Jackson medic’s ties with women in the spotlight

Michael Jackson’s doctor was distracted in the hours before the singer’s death by phone exchanges with three women, whose relations with the medic should be explained in court, prosecutors said. Preparing for Conrad Murray’s manslaughter trial, they...

Michael Jackson’s doctor was distracted in the hours before the singer’s death by phone exchanges with three women, whose relations with the medic should be explained in court, prosecutors said.

Preparing for Conrad Murray’s manslaughter trial, they called on Thursday for the nature of Dr Murray’s ties with the women – including a cocktail waitress and a Spearmint Rhino club dancer – to be allowed in evidence.

“The details of these relationships are relevant to show Dr Murray’s level of inattentiveness and distraction while he was responsible for the care of Jackson,” they said in a legal document detailing phone exchanges. “The evidence also serves to impeach Dr Murray’s own account of the events leading up to Jackson’s death since Dr Murray never made mention of any telephone activities in his statements to LAPD detectives,” they added.

Prosecutors allege that Dr Murray, 58, “abandoned his patient” after administering the powerful sedative propofol to help the singer sleep, and then tried to cover it up after his death on June 25, 2009.

Dr Murray is due to go to court on May 9. In the legal request made on Thursday, prosecutors listed details of telephone exchanges with the women, and the background to their relationships with Dr Murray.

Dr Murray telephoned Sade Anding, a cocktail waitress he met in a Houston restaurant in March 2009, at 11.51 a.m. on the day Michael Jackson died, and had an 11-minute conversation with her, the prosecutors said.

“The jury will be able to infer that Dr Murray had the desire to talk to and listen to Ms Anding during the time he should have been watching and attending to Jackson,” the prosecutors wrote.

Bridgette Morgan, who met Dr Murray in a Las Vegas club in 2003 and dated him until 2005, called him twice on the morning of Michael Jackson’s death to discuss the medic’s offer to pay for her to fly to Las Vegas for her birthday.

Michelle Bella, a dancer at a Spearmint Rhino club in Las Vegas where she met Dr Murray in February 2008, received a text message from him at 8.30 a.m. on the day of Michael Jackson’s death, it said.
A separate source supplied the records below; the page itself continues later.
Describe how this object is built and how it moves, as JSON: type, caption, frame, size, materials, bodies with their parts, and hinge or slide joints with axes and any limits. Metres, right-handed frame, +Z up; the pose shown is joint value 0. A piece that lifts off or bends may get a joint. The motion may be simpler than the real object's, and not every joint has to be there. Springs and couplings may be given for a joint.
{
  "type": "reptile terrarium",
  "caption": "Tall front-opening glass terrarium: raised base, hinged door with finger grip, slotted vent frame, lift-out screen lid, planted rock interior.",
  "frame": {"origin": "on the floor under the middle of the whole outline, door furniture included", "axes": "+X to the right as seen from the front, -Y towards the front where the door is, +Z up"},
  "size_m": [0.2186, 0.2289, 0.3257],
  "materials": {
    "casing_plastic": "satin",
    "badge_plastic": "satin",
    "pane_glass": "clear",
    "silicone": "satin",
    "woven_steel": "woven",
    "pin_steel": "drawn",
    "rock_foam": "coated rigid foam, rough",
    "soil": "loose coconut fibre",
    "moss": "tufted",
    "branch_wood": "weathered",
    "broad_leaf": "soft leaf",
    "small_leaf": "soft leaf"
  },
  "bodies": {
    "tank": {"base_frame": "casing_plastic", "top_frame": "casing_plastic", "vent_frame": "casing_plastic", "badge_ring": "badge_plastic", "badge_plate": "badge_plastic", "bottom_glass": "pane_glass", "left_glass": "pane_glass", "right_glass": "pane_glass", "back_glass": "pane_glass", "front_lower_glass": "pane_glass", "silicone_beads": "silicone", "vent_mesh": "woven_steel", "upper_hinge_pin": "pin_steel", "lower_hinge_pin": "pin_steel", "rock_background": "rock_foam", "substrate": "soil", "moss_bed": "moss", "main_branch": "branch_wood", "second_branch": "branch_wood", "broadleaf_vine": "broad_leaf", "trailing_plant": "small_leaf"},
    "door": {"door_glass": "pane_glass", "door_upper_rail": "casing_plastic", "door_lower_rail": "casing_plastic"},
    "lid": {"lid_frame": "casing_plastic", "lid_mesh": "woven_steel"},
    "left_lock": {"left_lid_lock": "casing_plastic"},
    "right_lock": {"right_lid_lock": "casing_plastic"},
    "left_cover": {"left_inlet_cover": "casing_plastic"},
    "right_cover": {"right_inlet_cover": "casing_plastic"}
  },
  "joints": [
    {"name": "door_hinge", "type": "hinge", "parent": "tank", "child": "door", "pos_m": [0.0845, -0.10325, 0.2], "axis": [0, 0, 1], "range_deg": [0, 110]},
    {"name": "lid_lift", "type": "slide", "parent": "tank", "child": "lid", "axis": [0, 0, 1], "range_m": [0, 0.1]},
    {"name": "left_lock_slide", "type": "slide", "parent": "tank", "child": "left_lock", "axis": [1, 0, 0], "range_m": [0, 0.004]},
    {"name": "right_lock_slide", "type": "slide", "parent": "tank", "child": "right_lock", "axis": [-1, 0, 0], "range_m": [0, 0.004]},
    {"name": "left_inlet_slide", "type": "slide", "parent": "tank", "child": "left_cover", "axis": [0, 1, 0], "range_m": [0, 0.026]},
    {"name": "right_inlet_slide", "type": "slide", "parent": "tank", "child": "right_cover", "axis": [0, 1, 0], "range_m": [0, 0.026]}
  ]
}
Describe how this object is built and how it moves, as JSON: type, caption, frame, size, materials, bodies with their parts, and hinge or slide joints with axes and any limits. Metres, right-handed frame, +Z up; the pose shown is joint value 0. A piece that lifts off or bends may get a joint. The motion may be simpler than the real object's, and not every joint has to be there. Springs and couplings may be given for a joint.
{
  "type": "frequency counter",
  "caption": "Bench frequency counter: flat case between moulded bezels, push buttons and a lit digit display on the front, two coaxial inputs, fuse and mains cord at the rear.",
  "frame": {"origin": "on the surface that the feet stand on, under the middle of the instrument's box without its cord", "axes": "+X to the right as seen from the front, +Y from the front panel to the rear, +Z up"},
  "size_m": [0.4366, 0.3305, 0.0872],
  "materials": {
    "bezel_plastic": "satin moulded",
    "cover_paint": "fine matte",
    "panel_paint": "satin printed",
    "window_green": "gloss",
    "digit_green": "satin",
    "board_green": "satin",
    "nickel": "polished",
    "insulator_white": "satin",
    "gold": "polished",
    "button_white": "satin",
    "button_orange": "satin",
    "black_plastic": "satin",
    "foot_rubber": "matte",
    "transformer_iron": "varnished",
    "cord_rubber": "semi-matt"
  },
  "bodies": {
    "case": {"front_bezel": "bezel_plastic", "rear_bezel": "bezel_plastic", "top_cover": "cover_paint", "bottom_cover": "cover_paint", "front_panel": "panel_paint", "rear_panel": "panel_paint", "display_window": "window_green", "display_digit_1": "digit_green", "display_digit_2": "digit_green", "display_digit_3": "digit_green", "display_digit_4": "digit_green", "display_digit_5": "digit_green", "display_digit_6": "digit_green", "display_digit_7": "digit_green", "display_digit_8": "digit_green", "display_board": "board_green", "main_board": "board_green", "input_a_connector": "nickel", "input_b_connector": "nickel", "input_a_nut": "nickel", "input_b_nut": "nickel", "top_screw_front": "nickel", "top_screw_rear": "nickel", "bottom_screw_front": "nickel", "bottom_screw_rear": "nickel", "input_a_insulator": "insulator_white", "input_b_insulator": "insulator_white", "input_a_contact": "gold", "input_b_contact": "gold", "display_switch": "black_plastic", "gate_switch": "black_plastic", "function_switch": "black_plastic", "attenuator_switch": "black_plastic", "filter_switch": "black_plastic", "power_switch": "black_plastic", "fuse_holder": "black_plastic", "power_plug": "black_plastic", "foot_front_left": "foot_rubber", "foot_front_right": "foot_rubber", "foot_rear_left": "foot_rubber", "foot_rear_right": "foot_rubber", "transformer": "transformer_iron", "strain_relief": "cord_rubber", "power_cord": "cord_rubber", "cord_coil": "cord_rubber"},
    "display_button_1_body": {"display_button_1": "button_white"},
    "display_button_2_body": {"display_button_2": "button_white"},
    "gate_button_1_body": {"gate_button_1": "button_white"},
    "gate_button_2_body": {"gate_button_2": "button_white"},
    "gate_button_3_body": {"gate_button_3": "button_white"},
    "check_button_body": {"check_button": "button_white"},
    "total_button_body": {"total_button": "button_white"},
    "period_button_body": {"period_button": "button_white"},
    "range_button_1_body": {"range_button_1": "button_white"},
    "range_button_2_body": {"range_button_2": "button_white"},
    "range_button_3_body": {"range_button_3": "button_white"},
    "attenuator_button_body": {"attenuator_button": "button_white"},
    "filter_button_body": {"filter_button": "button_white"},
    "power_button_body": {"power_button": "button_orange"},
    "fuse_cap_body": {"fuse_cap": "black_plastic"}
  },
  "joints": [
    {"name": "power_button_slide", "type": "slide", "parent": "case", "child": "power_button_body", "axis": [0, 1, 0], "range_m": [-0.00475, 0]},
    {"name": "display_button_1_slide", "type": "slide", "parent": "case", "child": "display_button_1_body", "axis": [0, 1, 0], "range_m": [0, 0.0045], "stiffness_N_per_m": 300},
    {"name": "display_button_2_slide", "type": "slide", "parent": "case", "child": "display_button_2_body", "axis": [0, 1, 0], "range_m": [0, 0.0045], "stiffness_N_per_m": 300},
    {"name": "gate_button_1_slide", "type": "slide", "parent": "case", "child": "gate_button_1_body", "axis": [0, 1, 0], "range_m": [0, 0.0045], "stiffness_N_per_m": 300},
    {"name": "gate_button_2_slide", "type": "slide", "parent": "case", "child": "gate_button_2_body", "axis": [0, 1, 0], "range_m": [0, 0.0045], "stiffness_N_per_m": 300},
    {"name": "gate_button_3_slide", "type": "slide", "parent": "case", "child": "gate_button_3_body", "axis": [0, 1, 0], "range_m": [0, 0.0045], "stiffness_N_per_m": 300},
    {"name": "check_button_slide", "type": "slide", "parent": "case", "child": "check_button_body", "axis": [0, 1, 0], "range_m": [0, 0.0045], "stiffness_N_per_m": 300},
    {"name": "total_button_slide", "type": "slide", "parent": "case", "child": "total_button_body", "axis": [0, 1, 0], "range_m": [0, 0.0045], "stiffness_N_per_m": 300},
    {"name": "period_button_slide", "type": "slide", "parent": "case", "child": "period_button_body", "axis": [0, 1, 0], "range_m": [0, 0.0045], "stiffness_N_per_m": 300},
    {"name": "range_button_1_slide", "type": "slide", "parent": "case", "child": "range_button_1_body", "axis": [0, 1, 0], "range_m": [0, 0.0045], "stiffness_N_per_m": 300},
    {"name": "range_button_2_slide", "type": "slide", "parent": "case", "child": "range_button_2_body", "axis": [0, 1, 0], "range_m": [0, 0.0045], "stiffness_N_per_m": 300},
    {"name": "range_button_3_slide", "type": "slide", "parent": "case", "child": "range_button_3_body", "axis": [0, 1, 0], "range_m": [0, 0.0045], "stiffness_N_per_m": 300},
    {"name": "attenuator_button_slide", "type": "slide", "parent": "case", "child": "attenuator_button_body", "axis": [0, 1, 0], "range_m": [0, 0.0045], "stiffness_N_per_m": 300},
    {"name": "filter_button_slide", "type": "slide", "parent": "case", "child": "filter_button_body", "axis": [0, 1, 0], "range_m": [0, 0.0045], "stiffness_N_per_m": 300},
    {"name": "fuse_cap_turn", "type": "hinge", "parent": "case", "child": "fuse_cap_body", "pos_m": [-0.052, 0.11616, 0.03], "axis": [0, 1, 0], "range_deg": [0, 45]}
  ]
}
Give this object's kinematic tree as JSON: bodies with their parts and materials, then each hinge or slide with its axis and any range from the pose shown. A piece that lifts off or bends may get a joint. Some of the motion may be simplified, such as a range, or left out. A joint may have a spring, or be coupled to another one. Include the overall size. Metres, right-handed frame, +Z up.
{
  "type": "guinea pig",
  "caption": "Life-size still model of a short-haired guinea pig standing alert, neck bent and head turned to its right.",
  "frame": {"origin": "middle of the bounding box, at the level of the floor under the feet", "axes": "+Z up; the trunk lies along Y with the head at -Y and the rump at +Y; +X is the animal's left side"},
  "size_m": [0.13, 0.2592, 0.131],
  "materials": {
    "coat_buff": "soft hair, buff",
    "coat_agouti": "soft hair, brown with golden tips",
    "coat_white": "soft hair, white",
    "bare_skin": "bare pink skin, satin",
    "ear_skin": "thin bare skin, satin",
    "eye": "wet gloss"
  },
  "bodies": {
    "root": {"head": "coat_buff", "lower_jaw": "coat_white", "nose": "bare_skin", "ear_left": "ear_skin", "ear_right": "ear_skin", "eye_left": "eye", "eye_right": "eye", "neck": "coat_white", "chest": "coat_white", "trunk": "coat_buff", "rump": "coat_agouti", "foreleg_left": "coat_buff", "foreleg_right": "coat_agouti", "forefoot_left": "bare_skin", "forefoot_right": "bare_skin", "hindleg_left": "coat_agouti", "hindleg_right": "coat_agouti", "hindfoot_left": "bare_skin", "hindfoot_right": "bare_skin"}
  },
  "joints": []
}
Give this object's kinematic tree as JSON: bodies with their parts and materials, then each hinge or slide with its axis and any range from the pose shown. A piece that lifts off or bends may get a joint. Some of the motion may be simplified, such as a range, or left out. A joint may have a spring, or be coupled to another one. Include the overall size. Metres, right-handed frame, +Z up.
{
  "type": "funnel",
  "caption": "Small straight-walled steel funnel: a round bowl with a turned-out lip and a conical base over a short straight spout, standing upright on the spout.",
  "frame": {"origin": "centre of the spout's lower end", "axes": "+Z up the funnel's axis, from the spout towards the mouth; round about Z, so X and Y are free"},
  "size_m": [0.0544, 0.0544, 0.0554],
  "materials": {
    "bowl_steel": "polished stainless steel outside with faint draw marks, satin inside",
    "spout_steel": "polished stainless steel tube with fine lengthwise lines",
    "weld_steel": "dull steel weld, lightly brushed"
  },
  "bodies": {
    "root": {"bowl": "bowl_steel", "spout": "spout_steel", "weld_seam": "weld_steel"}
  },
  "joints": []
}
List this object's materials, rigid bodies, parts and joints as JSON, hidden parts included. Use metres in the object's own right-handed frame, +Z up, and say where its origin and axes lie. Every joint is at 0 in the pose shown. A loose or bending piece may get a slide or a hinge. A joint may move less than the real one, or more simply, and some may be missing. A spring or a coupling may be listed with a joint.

Dr Murray acknowledged that he had used propofol, but insisted that on the day of the 50-year-old singer’s death he administered only a small amount of the drug that should not have been fatal. Dr Jackson was eventually pronounced dead at 2.26 p.m. at the Ronald Reagan UCLA Medical Centre, but paramedics estimated that he had already been dead for at least 20 minutes when they arrived following a 911 call.